The structure where a CPO also leads engineering is designed to support the CEO. It consolidates all execution under one leader—a "one throat to choke"—freeing the CEO to focus on GTM, marketing, and company-wide issues instead of mediating internal product and technical disputes.
The core difference between a founder and a professional manager is their focus. Founders hold themselves responsible for outcomes, which is their source of power. Managers often care more about process and appearances, because managing process is their source of power.
The "ICCPO" (Individual Contributor Chief Product Officer) model requires leaders to use AI tools to self-serve answers directly from company data. This shifts the executive role from pure delegation to hands-on experimentation, modeling a culture of self-sufficiency and inspiring the team to adopt new tools.

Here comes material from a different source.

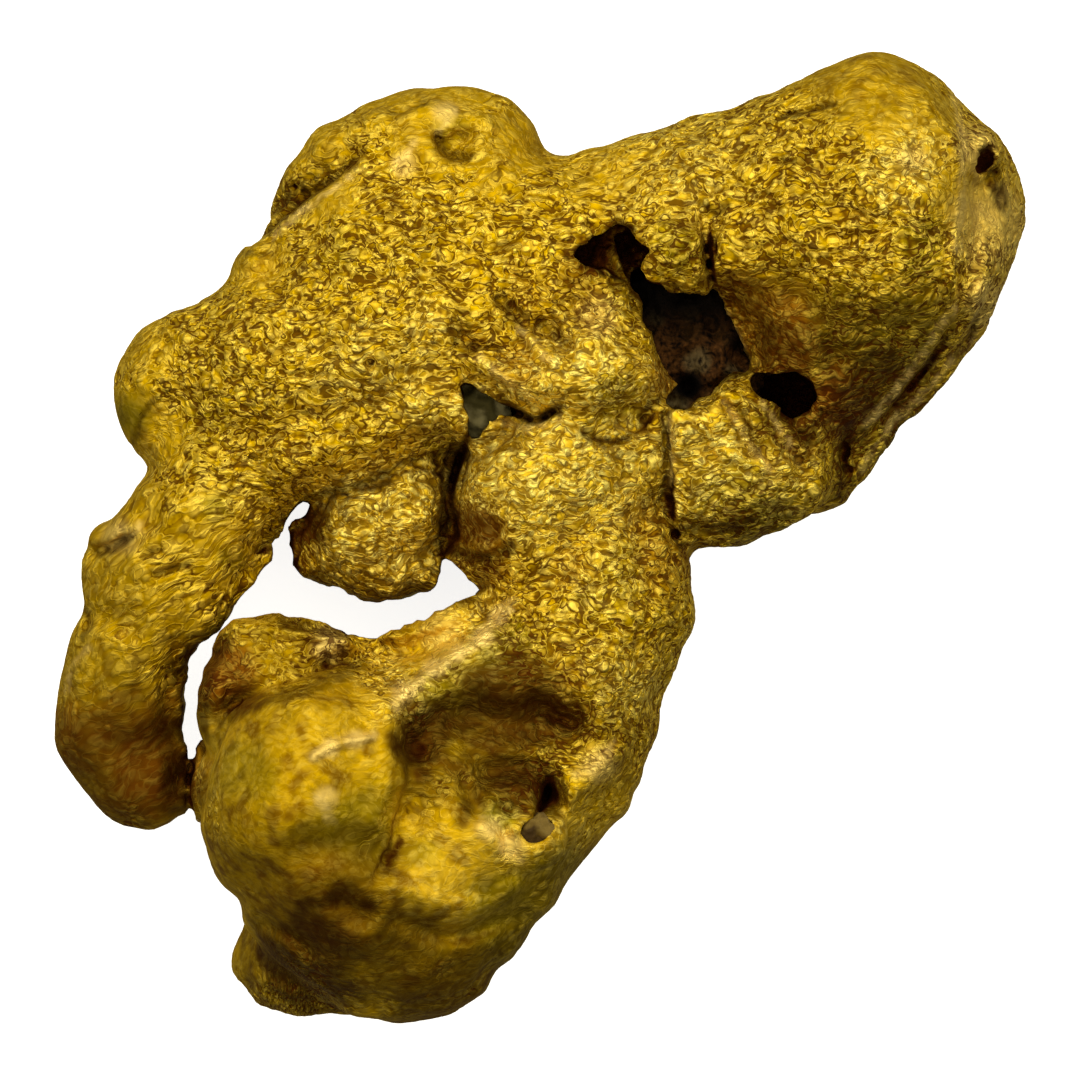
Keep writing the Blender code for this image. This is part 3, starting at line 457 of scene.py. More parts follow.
# Edges rubbed pale, and a painted highlight along them: half width in mm, share, path in mm.
WORN_EDGES_AND_HIGHLIGHTS = [
    (0.07, 0.8, [(-5.3, 6.08), (-4.95, 6.39), (-4.59, 6.68), (-4.19, 6.96), (-3.83, 7.24), (-3.55, 7.42)]),
    (0.08, 0.7, [(8.22, 4.61), (8.0, 4.29), (7.81, 3.98), (7.62, 3.68), (7.41, 3.39), (7.17, 3.07),
        (6.92, 2.76), (6.56, 2.32)]),
    (0.08, 0.6, [(8.72, 4.21), (8.55, 3.85), (8.22, 3.53), (7.92, 3.17), (7.52, 2.77), (7.12, 2.41),
        (6.82, 1.96), (6.46, 1.4)]),
    (0.13, 1.0, [(-0.56, -1.27), (-0.84, -1.51), (-1.15, -1.9), (-1.62, -2.26), (-2.06, -2.53),
        (-2.57, -2.93), (-2.8, -3.28)]),
    (0.11, 0.9, [(-4.44, -4.25), (-4.13, -4.07), (-3.74, -3.96), (-3.31, -3.88)]),
    (0.08, 0.6, [(-4.4, -5.07), (-4.24, -5.23), (-4.13, -5.5)]),
    (0.06, 0.6, [(-1.7, 8.55), (-1.88, 8.3), (-2.07, 8.13)]),
    (0.08, 0.7, [(-2.47, 7.97), (-2.63, 7.73), (-2.87, 7.53)]),
    (0.07, 0.6, [(-1.08, 2.43), (-0.8, 2.35), (-0.2, 2.22), (0.4, 2.38)]),
    (0.07, 0.5, [(2.58, 2.38), (2.64, 1.79), (2.61, 1.09)]),
    (0.08, 0.6, [(3.66, 2.74), (3.98, 2.29), (4.25, 1.79), (4.53, 1.43)]),
    (0.07, 0.5, [(4.42, 2.75), (4.74, 2.27), (4.97, 1.87)]),
    (0.07, 0.6, [(3.49, 4.92), (3.74, 4.41), (3.98, 3.94), (4.17, 3.57)]),
    (0.08, 0.6, [(-0.4, 4.21), (-0.12, 3.91), (0.16, 3.57)]),
    (0.08, 0.5, [(-1.19, 3.61), (-0.69, 3.18), (-0.2, 2.82)]),
    (0.1, 0.5, [(8.3, 9.0), (8.39, 7.95), (8.38, 6.95), (8.29, 5.75)]),
    (0.08, 0.5, [(0.69, -4.67), (1.03, -4.55), (1.31, -4.28), (1.43, -3.96)]),
    (0.1, 0.6, [(-1.1, -5.52), (-0.79, -5.84), (-0.69, -6.13), (-0.4, -6.3)]),
    (0.06, 0.5, [(-9.5, -3.01), (-9.42, -2.6), (-9.16, -2.3), (-8.99, -2.1)]),
    (0.07, 0.5, [(-8.38, 0.0), (-8.18, 0.16), (-7.98, 0.32)]),
]


# The rock in the cavity: its one dent (place, radius and depth in mm), and its patches as above: pale grit,
# and spots of painted shade in the dent and by the cavity's right wall.
ROCK_DENTS = [(2.96, 3.06, 0.22, 0.5)]
ROCK_PALE = [
    (3.17, 3.57, 0.26, 0.6), (2.72, 2.68, 0.26, 0.9), (2.30, 4.51, 0.22, 0.6), (2.96, 4.61, 0.2, 0.3),
    (3.84, 3.36, 0.2, 0.5),
]
ROCK_PAINTED_SHADE = [(2.96, 3.08, 0.30, 1.0), (3.97, 3.97, 0.3, 0.9)]


def srgb(code):
    """A hex colour as linear red, green, blue and full alpha."""
    parts = [int(code[i:i + 2], 16) / 255 for i in (1, 3, 5)]
    return tuple(c / 12.92 if c <= 0.04045 else ((c + 0.055) / 1.055) ** 2.4 for c in parts) + (1.0,)


def smoothstep(low, high, x):
    t = np.clip((x - low) / (high - low), 0, 1)
    return t * t * (3 - 2 * t)


# ---------------------------------------------------------------- mesh handling


def link(obj):
    bpy.context.scene.collection.objects.link(obj)
    return obj


def new_piece(name, form):
    mesh = bpy.data.meshes.new(name)
    form.to_mesh(mesh)
    form.free()
    return link(bpy.data.objects.new(name, mesh))


def working_copy(node, name):
    """A frame node as one joined mesh in millimetres. The node itself is left as it is."""
    form = bmesh.new()
    form.from_mesh(node.data)
    bmesh.ops.remove_doubles(form, verts=form.verts, dist=1e-7)
    bmesh.ops.scale(form, vec=(1 / MM,) * 3, verts=form.verts)
    return new_piece(name, form)


def settle(obj):
    """Applies the object's modifiers."""
    graph = bpy.context.evaluated_depsgraph_get()
    shaped = bpy.data.meshes.new_from_object(obj.evaluated_get(graph))
    obj.modifiers.clear()
    obj.data = shaped


def regrain(obj, grain, passes):
    """Rebuilds the mesh on an even grain and softens it."""
    voxels = obj.modifiers.new("grain", "REMESH")
    voxels.mode = "VOXEL"
    voxels.voxel_size = grain
    soft = obj.modifiers.new("soften", "SMOOTH")
    soft.factor = 0.5
    soft.iterations = passes
    settle(obj)


def read_skin(obj):
    """Every vertex's place and normal."""
    mesh = obj.data
    count = len(mesh.vertices)
    places = np.empty(count * 3, np.float32)
    normals = np.empty(count * 3, np.float32)
    mesh.vertices.foreach_get("co", places)
    mesh.vertex_normals.foreach_get("vector", normals)
    return places.reshape(-1, 3).astype(np.float64), normals.reshape(-1, 3).astype(np.float64)


def write_skin(obj, places):
    obj.data.vertices.foreach_set("co", places.astype(np.float32).ravel())
    obj.data.update()


def surface_of(obj):
    """A ray target of the piece as it is now."""
    form = bmesh.new()
    form.from_mesh(obj.data)
    tree = bvhtree.BVHTree.FromBMesh(form)
    form.free()
    return tree


def height_at(tree, x, y):
    hit = tree.ray_cast(Vector((x, y, ABOVE)), Vector((0, 0, -1)))[0]
    return hit.z if hit else MID_HEIGHT


# ---------------------------------------------------------------- cutters and lumps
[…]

The key mindset shift for a CPO is moving from focusing on the product to focusing on the business. The product organization becomes the primary lever you pull to achieve business goals, but your lens changes from product outcomes to overall business health and performance.
Unlike in big tech where CPOs can be purely visionary, startup CPOs must constantly shift their focus between strategy and execution. This 'pendulum' might swing from 80% strategy in the beginning to 80% execution pre-launch, requiring hands-on leadership to be effective.
Harvey's COO doesn't own a single function like GTM. Instead, she tackles complex, cross-functional initiatives that the CEO would otherwise have to lead. She manages stakeholders and synthesizes options, effectively acting as a clone of the CEO for driving company-wide strategic projects and increasing his leverage.
The most common failure for a new CPO is remaining focused on their product, engineering, and design reports. The critical transition is making the executive team your "first team," ensuring product work is connected across the entire business, not just perfected within its silo.
CPO excellence requires staying deep in the details of using, demoing, and selling the product. The moment a CPO becomes a "professional manager" focused only on high-level strategy, they grow disconnected, and the product's direction becomes confused.
Gymshark's CCO explains her successful partnership with founder Ben Francis. They share core values, ensuring they move in the same direction, but their completely different "superpowers" create a healthy tension that leads to better-rounded decisions and prevents groupthink.
A CPO's core function is to enable their team by removing obstacles. Just Eat Takeaway's CPO identifies the need for organizational change when she senses friction, dependencies, or slowing delivery times. Her focus is on creating an environment for success, not dictating product specifics.